The expected has happened at the Democratic Convention at Baltimore. The secession of insurgent Republicans at Chicago under Mr. Roosevelt made the nomination of a Radical Democrat a matter of plain party necessity. After a prolonged measurement of forces, Dr. Woodrow Wilson was chosen. Though less widely known throughout the country than Mr. Bryan, he enjoys many advantages. In the first place, he has risen rapidly to fame, and leaves no record of political failure and discarded projects behind him. His brilliant reputation as a scholar and the ex-President of a leading University, though serving to recommend him to cultured Americans, is of dubious electioneering value. The "plain people" in America have always been shy of the occasional intrusions of men of academic distinction into practical politics. Though college presidents are in great request as intellectual consultants on all sorts of public occasions, they have generally been regarded as "kidglove politicians," unfit for the rough and tumble of hard practical affairs. Since quitting Princeton for the Governorship of New Jersey, Dr. Wilson, however, has shown himself made of stuff which even the most professional of machine politicians have learned to respect. He has made his mark for sagacity and force of character by crushing and outwitting the corruptest gang of bosses and boodlers in a State which enjoys the most unsavory reputation in the Union. Of his personal platform upon federal politics, little detailed knowledge is abroad. Though recognized as belonging to the Radical wing, he has never committed himself to the wilder proposals upon finance and railroads which have formed the staple of Mr. Bryan's oratory, and is therefore more likely to retain the un

broken allegiance of the party for the three-cornered fight, which ought, upon the present setting of the chances, to lead him to victory next November.
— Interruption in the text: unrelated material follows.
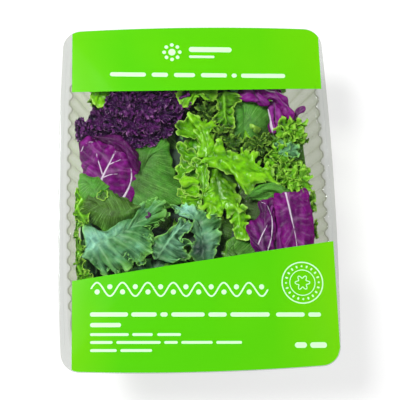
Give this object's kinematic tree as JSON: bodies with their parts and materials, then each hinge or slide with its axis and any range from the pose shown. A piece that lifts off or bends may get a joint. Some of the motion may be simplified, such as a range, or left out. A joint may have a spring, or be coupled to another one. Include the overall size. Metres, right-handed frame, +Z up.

On issues of constitutional reform, which Mr. Roosevelt has so far thrust into the forefront of his campaign, Dr. Wilson has hitherto expressed himself with moderation. His advocacy of such measures as the referendum and initiative and the recall has been far more discriminating than Mr. Roosevelt's. It seems tolerably clear that now that the game is set out, the latter will force the running upon lines of bolder Radical doctrine than any yet indicated. For no success can seem possible for him unless he can detach from the democratic camp large sections of voters for whom the "radicalism" of Dr. Wilson is too tame. His personal following among Republicans is doubtless far stronger than Mr. Taft's in the West and Mid-West, and he may take over the regular Republican machine in some of these States. But his only real chance lies in welding into a temporary union all the forces of social discontent by persuading them that he is the political Messiah they have so long been waiting for the heaven-sent leader who shall restore to the people the powers of government which the politicians and their paymasters have stolen from them, and which they now most urgently require for the salvation of the commonwealth. He must angle for the confidence of the large numbers of Labor men and Socialists and disillusioned Democrats, who were able eighteen years ago to muster a voting force of nearly two millions under the title of a People's Party. These ultraradicals he must drive in the same team with the timid respectables who form citizen leagues, and the essentially con

servative farmers who have stood firmly round him since his rough-rider days. To this difficult task Mr. Roosevelt brings unbounded self-confidence and the enthusiasm this engenders, a genius for sounding moral platitudes and for dramatic tactics. But these qualifications of a preliminary campaign will not suffice to secure for him success next November. Unless he can devise a bolder policy for dealing with the concrete problems which underlie the seething discontent of the American workers than he has yet disclosed, he cannot pit his new Progressive Party against the regular machines with any prospect of victory. A mere appeal against the corrupt tyranny of machines and bosses will never succeed, for his new party will speedily degenerate into a new machine, and he has all the instincts and talents of a boss. At the roots of American discontent lie the Trusts, the Railways, the Money Power, and the Tariff, four interrelated sources of tyranny and plunder. Mr. Roosevelt's only chance is to develop so drastic a federal policy for dealing with these grievances as to place, not only Mr. Taft, but Dr. Wilson, in the category of Conservatives.

Whether he is prepared for such a revolutionary design remains to be seen. The Democratic Platform, as formulated at Baltimore, is conservative enough, throwing its main stress upon a Tariff for revenue, and dealing with trusts and monetary reform in terms of studied vagueness. But, as the fight proceeds, Dr. Wilson will, of course, develop his own proposals. The real difficulty of Radical Democracy lies in the sentiments and traditions of State rights which still cling round the party. Though even Conservative Democrats, like Mr. Cleveland, make large concessions to the centralizing

The Nation.

forces of national life, any proposal to cede to the Federal authority concrete powers of legislation, administration, or taxation hitherto wielded by the several States is liable to arouse strong opposition. Yet some encroachments on State rights, some positive enlargements of Federal power, are indispensable to a really radical process of reform. The power of Trusts cannot be curbed or broken so long as they can crouch behind the protecting ægis of State Charters. The nationalization of Railways, the policy which must soon emerge from the half-way house of Federal control, is impracticable without a cession of existing State powers. A drastic and effectual handling of currency and banking, so as to give substance to the misnomer of a National Bank, and to protect the currency and credit of the country from the risks and shocks of warring or combining groups of financiers, demands a strongly centralized control from Washington. Finally, Tariff for Revenue will never secure for the American people the advantages of free imports, or rid them of the tariff-bred monopolies, until a Federal policy of direct taxation is constitutionally feasible, so as to yield the growing National Revenue that is needed. If Dr. Wilson desires to make the Democratic Party the instrument of a national policy which shall place the United States in the front of political civilization, instead of in the rear, he must rally the solid party, including the hitherto Conservative South, round a programme which will jettison the orthodox Democratic conceptions of State rights. is the manifest strategy for Mr. Roosevelt to force this supreme test of Radicalism upon the Democratic nominee, and if his Progressive Party means business, we may look for roof-lifting proposals at its August Convention.